It is immediately clear that Punchdrunk’s new immersive show is a massive endeavour. It resembles a gallery of antiquities on arrival: there are snaking queues, phased entrances for crowd control and a row of ancient vases, libation bowls and headdresses in glass displays.
The promenade show, a modern enactment of life in the ancient fallen city of Troy, is arranged across three Grade II-listed buildings, which comprise the company’s new home, and 54 performers portray 28 characters.
We are instructed to don beaked masks before entering a cavernous maze of rooms, corridors and floors. Walking whichever way we choose, we come across performers who dance in what seem like ritualistic ways; others cry, writhe, or hold their heads in their hands, all playing Trojans mourning their losses, it seems.
The beaked masks give us a look of predation and as we crowd around the actors we appear like rampaging voyeurs in the ruins of this city. The signs of flight – unfinished jigsaws, washing left to dry, feasts laid out – are poignant. We touch these abandoned things as we go by.
The immense space and its immersive elements are impressive – we really feel as if we are in a bombed-out city, travelling through its grime and crumbling grandeur. Even the bar is immersive, with its own Cabaret-style decadent and risque performances, with magnificent singing by Kimberly Nichole.
The set, designed by Felix Barrett, Livi Vaughan and Beatrice Minns with attention to the smallest detail, has an intimate filmic beauty. The doom-laden sound design by Stephen Dobbie is a permanent accompaniment, occasionally building to adrenalised trance music. There is a phenomenal lighting design by F9, Ben Donoghue and Barrett (from shadow-play to showers of celestial light) and stylishly modern gothic costumes by David Israel Reynoso (black bodysuits and basques, gold jewellery and feather boas).
All these elements evoke atmosphere and give this show its “wow” factor. But it comes to feel like an elaborate on-site installation rather than an enveloping human drama. The stagecraft is the main event.
Directed by Barrett and Maxine Doyle, The Burnt City is an epic set-up without enough epic storytelling. Aeschylus’s Agamemnon and Euripides’s Hecuba are the source texts but where ancient Greek tragedy classically relies on words and songs, this production employs mime, movement and dance. A few actors speak but their words are barely audible. They are all intense, agile performers.

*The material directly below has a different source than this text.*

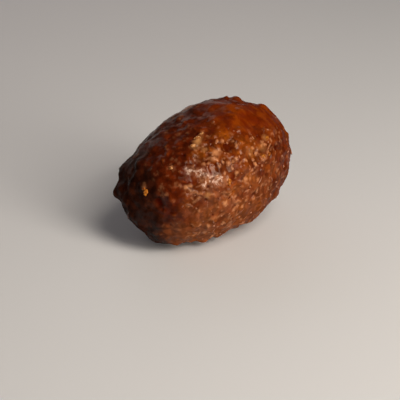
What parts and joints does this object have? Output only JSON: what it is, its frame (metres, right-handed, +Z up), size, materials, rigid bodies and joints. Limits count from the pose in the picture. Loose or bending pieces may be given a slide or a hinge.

There are slow scenes of pained choreography by Doyle: a man sits in a greenhouse holding a plant; tarpaulin is laid out on which to drag a dead body away; tormented mortals appear to be comforted by Gods. These conjure the despairing aftermath of battle but feel like snatches of moments, their stories sometimes arcane. Set against the dramatic impact of the music and lighting, they look like the teasing excerpts of a movie trailer – not the movie itself.
There is an increasingly exhausting feeling in this three-hour show of moving around the circuit of rooms in search of more performers, more story. Some of the longer and more dynamic scenes, when they come, are enthralling. In the most powerful moment a group of men move towards a desperate huddle of Trojan women, one of whom is strung up, half-naked and bloodied. The terror and tragedy – of female sacrifice and male violation – pervades the vast room, which looks like a gladiator’s ring. It could be a scene from Pat Barker’s magnificent and horrifying The Silence of the Girls, though it uses no words. Its emotional power lands like a punch and shows us that this company can orchestrate fantastically potent human theatre.
So it is frustrating that they do not build more of it into the production. That said, those who are satisfied with spectacle above story will enjoy this meticulously crafted show. Those of us who come for meaty drama and narrative momentum may leave hungry.
The Burnt City is at One Cartridge Place, London, until 4 December.
This article was amended on 22 April 2022 to remove a performer’s misidentification.